Objection 2: "Lowering the Price Would Mean Lower Quality"

Quality is non-negotiable, but that doesn't mean every feature needs to be top-of-the-line. Acknowledge their concern, then pivot to cost drivers: "We understand quality is critical. Let's look at the bill of materials—could we use a slightly smaller tungsten carbide insert (e.g., 12mm instead of 14mm) for this soft formation? It would still meet our needs, and it might lower the cost." If they refuse, ask for a sample: "Send us one bit at your current price.
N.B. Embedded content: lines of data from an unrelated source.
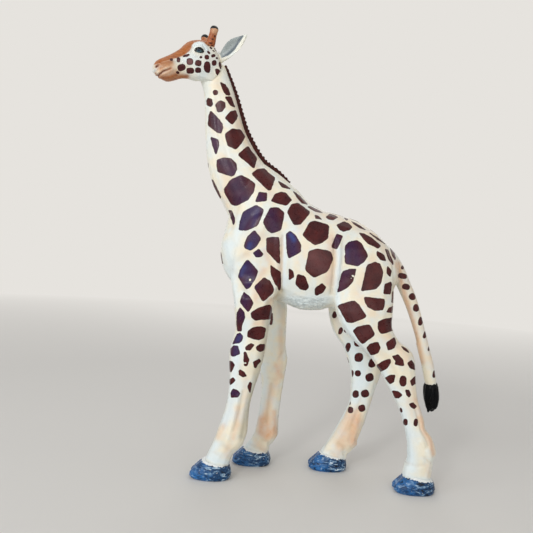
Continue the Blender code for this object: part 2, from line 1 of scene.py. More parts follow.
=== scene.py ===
import math

import bmesh
import bpy
import numpy as np
from mathutils import Matrix, Vector
from mathutils.bvhtree import BVHTree


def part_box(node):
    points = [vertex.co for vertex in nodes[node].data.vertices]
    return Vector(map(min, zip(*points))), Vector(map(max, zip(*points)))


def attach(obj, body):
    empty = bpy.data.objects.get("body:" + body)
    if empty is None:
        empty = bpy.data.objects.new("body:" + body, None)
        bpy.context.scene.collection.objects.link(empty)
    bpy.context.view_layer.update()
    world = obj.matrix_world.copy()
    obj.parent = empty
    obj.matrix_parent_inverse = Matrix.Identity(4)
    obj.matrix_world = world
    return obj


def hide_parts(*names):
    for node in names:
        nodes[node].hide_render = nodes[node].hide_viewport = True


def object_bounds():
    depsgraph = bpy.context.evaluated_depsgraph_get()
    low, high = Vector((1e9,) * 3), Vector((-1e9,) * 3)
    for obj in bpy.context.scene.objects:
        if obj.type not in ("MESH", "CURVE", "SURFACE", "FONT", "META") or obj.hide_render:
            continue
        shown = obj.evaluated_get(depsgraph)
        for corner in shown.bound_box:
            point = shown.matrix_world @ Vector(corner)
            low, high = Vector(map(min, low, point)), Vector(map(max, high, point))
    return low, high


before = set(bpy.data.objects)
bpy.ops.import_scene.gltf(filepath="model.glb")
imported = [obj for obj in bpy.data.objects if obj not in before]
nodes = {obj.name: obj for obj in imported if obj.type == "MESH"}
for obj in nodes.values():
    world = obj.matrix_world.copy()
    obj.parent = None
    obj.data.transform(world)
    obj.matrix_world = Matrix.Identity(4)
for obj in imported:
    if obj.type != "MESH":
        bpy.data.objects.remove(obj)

# Painted PVC giraffe figure. The coat, the paint spots and the sculpted folds are placed as they lie in
# the photograph, in its pixels, and photoPlace turns a point of the model into such a pixel.

cadLow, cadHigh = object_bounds()

camera = {
    "place": (-0.01686, -0.315, 0.1172),    # metres
    "roll": 4.1,                            # degrees, the figure leans to the right in the picture
    "focus": 550.6,                         # focal length in pixels
    "picture": 533.0}                       # picture width in pixels

photoMm = 0.545         # millimetres of the figure to one pixel of the photograph

head = {
    "joint": (-0.0560, 0.0, 0.2280),        # where head and neck meet
    "turn": 27.0}                           # degrees, to the figure's left


def photoPlace(points):
    # Pixels of the photograph for points in metres
    lean = math.radians(camera["roll"])
    x, y, z = (points[:, i] - camera["place"][i] for i in range(3))
    grow = camera["focus"] / y
    half = camera["picture"] / 2
    return np.stack([half + (x * math.cos(lean) + z * math.sin(lean)) * grow,
                     half + (x * math.sin(lean) - z * math.cos(lean)) * grow], 1)


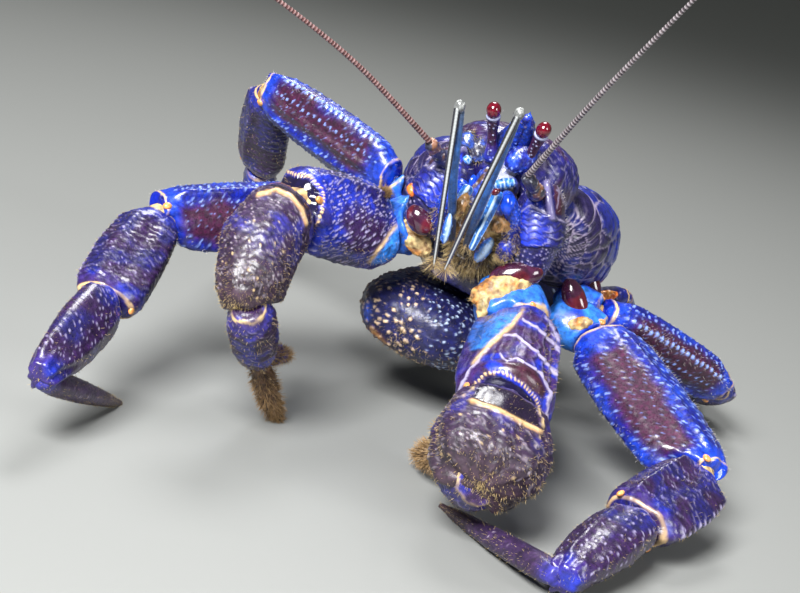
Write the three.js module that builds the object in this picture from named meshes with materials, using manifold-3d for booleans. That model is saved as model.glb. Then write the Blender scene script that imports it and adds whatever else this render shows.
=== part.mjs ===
// A coconut crab, life-size, in millimetres, standing with +Z up and facing -Y.
// +X is the crab's left. The animal is worked out level, in its own frame, and then
// leans over to its left, so the floor is a sloping plane in that frame.

import * as THREE from 'three';
import { mergeVertices } from 'three/addons/utils/BufferGeometryUtils.js';
import Module from 'manifold-3d';

const wasm = await Module();
wasm.setup();

// Driving dimensions
const LEAN = THREE.MathUtils.degToRad(7);
const FLOOR_POINT = new THREE.Vector3(28.5, -61, 1.5);
const GAP = 0.3;
const LIMB_SIDES = 9;
const SMALL_SIDES = 8;
const BODY_SIDES = 15;

const EYE_RADIUS = 3.1;
const EYE_HALF_LENGTH = 2.5;
const EYE_CENTRE = { across: 8.9, back: -2, height: 112.8 };
const FLOOR_SLAB = 1000;
const HINT_WEIGHT = 0.35;
const FLAGELLUM_ROOT_RADIUS = 1.0;
const FLAGELLUM_TIP_RADIUS = 0.5;

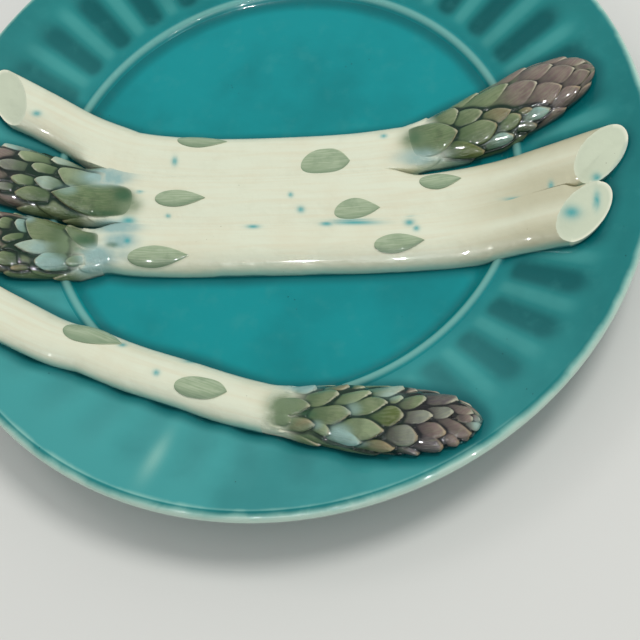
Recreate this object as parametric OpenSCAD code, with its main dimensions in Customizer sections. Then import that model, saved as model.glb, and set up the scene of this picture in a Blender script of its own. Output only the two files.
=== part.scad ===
// Round earthenware asparagus plate with moulded spears. +X runs along the spears, +Y to the far
// side of the plate, +Z up. The origin is on the table plane, under the middle of the plate.

/* [Dish] */
// Radius of the plate over its lip
plate_radius = 125; // [115:1:140]
// Height of the lip above the table
plate_height = 25.5; // [23:0.5:32]
// Wall of the dish, also the diameter of its rounded lip
dish_wall = 4.8; // [4:0.1:6]
// Rise from the well floor to the foot of the rim
well_step = 2.2; // [1.5:0.1:3.5]
// Width of the cove between the well floor and the foot of the rim
cove_width = 4.5; // [3:0.1:8]

/* [Foot ring] */
// Outer radius of the ring that the plate stands on
foot_radius = 72; // [60:1:74]
// Height of the foot ring
foot_height = 4.2; // [3:0.1:6]
// Width of the foot ring where it stands
foot_width = 4.5; // [3:0.1:7]
// Fall of each side of the foot ring
foot_draft = 0.8; // [0:0.1:1.5]

/* [Bead] */
// Radius of the bead round the well
bead_radius = 82; // [78:0.5:88]
// Width of the bead
bead_width = 3; // [2:0.1:4]
// Height of the bead over the rim at its foot
bead_rise = 1.1; // [0.6:0.1:2]
// Space between the bead and a spear that crosses it
bead_clearance = 0.8; // [0.3:0.1:2]

/* [Flutes] */
// Number of flutes round the rim
flute_count = 38; // [24:1:48]
// Depth of a flute at its middle
flute_depth = 0.9; // [0.4:0.1:1.2]
// Width of a flute at its middle
flute_width = 12.5; // [8:0.5:13]
// Plain band between the flutes and the lip
flute_margin = 5; // [4:0.5:12]
// Plain band between the bead and the flutes
flute_lead = 2.5; // [1:0.5:8]

/* [Spears] */
// Half width of a stem
stem_radius = 9; // [8:0.1:9.5]
// Height of a stem over the plate
stem_rise = 8; // [6:0.1:10]
// Half width of a tip at its widest, over its scales
tip_radius = 12.6; // [11.5:0.1:13]
// Height of a tip over the plate, over its scales
tip_rise = 10.2; // [8:0.1:12]
// Height at which two stems of the bunch meet in their groove
groove_rise = 6.8; // [4:0.1:7.5]
// Height of the upright edge of a stem or tip where it meets the plate
edge_rise = 0.8; // [0.4:0.1:1.5]
// Space between two neighbouring stems of the bunch
stem_gap = 0.3; // [0.2:0.05:0.6]
// Length along the plate of the slanted oval cut at the butt of a stem
cut_run = 15; // [6:0.5:18]
// How much farther out the far edge of that cut lies than its near edge
cut_skew = 10; // [0:0.5:12]
// Length over which the sides of a stem grow upright towards its cut
butt_run = 30; // [10:1:50]
// Rim between the lip and the relief of the spears
relief_margin = 8; // [6:0.5:12]

/* [Scales and bracts] */
// Rows of scales on a tip
scale_rows = 8; // [5:1:9]
// Thickness of a scale at its free point
scale_thickness = 1.4; // [0.9:0.1:1.8]
// Thickness of a scale at its root
root_thickness = 0.5; // [0.3:0.05:0.7]
// Crown of a scale over a flat one
scale_crown = 0.5; // [0.2:0.1:0.8]
// Clear joint between neighbouring scales
scale_joint = 0.4; // [0.2:0.05:0.6]
// Thickness of a bract at its middle
bract_thickness = 1; // [0.6:0.1:1.4]
// Thickness of a bract at its border
bract_border = 0.4; // [0.2:0.1:0.6]

/* [Seats] */
// Layer of glaze between a moulded piece and what carries it
seat_gap = 0.12; // [0.05:0.01:0.25]

/* [Hidden] */
glaze_teal = "#2e8786";
glaze_cream = "#d6d8bd";
glaze_sage = "#7d9072";
glaze_bract = "#93a687";
glaze_mauve = "#6f6a66";

// Section of the dish: well floor, cove, straight rim and half-round lip
well_z = foot_height + dish_wall;
rim_foot_r = bead_radius - bead_width / 2;
rim_foot_z = well_z + well_step;
lip_r = dish_wall / 2;
lip_centre = [plate_radius - lip_r, plate_height - lip_r];
lip_reach = norm([lip_centre.x - rim_foot_r, lip_centre.y - rim_foot_z]);
rim_angle = atan2(lip_centre.y - rim_foot_z, lip_centre.x - rim_foot_r) + asin(lip_r / lip_reach);

function mix(a, b, t) = a + (b - a) * t;
function clamp(t) = min(1, max(0, t));
function rim_z(r) = rim_foot_z + (r - rim_foot_r) * tan(rim_angle);
function cove_z(r) = well_z + well_step * pow(clamp((r - rim_foot_r + cove_width) / cove_width), 2);
function dish_z(r) = r < rim_foot_r ? cove_z(r) : rim_z(r);
function seat_z(x, y) = dish_z(norm([x, y])) + seat_gap;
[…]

If it performs as well as you say, we'll order 10 more—with a discount for the bulk order."

Objection 3: "Raw Material Costs Are Rising—We Can't Lower Prices"

Tungsten and carbide prices do fluctuate, so this objection may have merit. Instead of arguing, propose a long-term contract with price protection: "Let's lock in the price for 12 months, with a clause that allows for adjustments if raw material costs rise by more than 5%. That way, we both have stability." This gives the manufacturer predictability and you cost certainty.
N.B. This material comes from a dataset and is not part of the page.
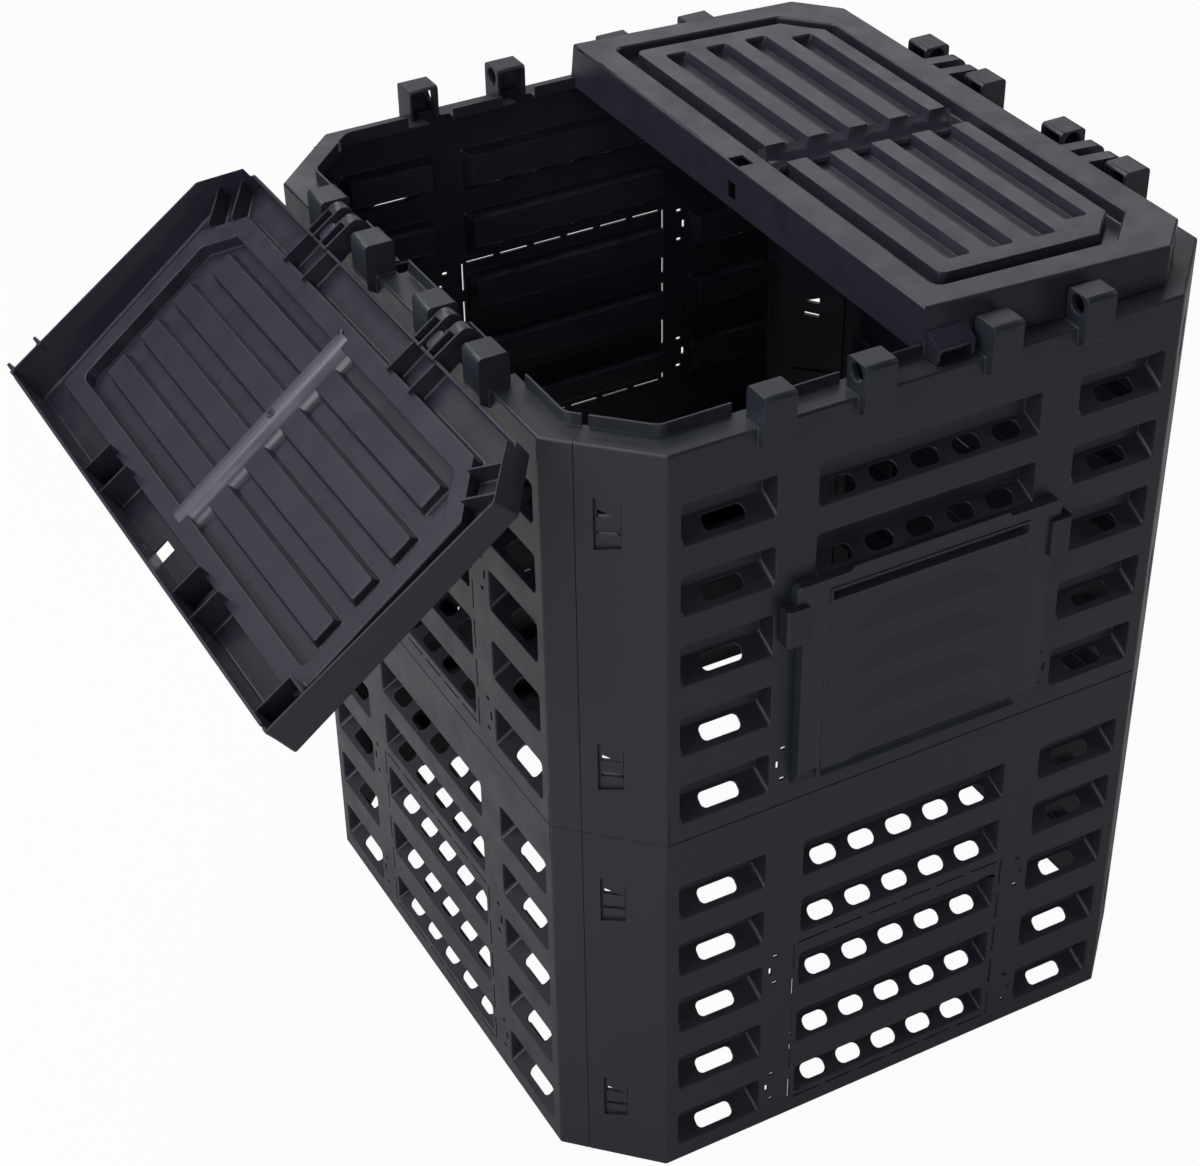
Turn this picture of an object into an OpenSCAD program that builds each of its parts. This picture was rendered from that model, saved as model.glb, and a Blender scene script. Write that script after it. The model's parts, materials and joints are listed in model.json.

Closing the Deal: Getting It in Writing

Once you've agreed on price, terms, and specifications, don't rely on a handshake. Get everything in writing—a formal contract that includes:

  • Exact bit specifications (size, design, inserts, certifications)
  • Total price and payment terms
  • Delivery timeline and shipping details (who pays for shipping, insurance, import duties)
  • Quality guarantees and warranty (e.g., "Bit will drill 5,000 feet without failure, or we'll replace it free of charge")
  • Penalties for late delivery or non-compliance (e.g., "5% discount for each week delivery is delayed")

Review the contract carefully—even small details (like "FOB factory" vs. "CIF destination") can affect costs. If possible, have a lawyer specializing in manufacturing contracts review it. Once signed, send a copy to the manufacturer and keep one for your records.

Post-Negotiation Follow-Up: Building for the Future

Negotiation doesn't end when the contract is signed. To turn a one-time deal into a long-term partnership:

  • Provide Feedback: After using the bits, share your experience—good or bad. If they perform well, say so: "The TCI bits exceeded our expectations—we drilled 6,000 feet with no issues!" If there are problems, address them constructively: "The inserts wore faster than expected in sandstone—can we adjust the carbide grade for the next order?"
  • Pay on Time: Nothing damages trust faster than late payments. If you hit a cash flow snag, communicate early: "We'll need an extra week to make the payment—can we adjust the due date?"
  • Refer Other Clients: If you're happy with the manufacturer, refer them to peers. This strengthens your relationship and may lead to "referral bonuses" (e.g., an extra 2% discount on your next order).

Conclusion: Negotiation as a Partnership

Negotiating with TCI tricone bit manufacturers isn't about squeezing the lowest possible price—it's about creating a deal that works for both sides. By understanding the product, researching the market, building relationships, and using strategic tactics, you can secure high-quality bits at a price that boosts your bottom line. Remember: The best negotiations result in partnerships, where the manufacturer sees you as a valuable client and you see them as a reliable supplier. With time, this can lead to exclusive discounts, priority production, and access to new products—giving you a competitive edge in the drilling industry.

So, the next time you need TCI tricone bits, don't just ask for a quote—start a conversation. With the right approach, you'll be surprised at how much you can save, and how far a little preparation and relationship-building can go.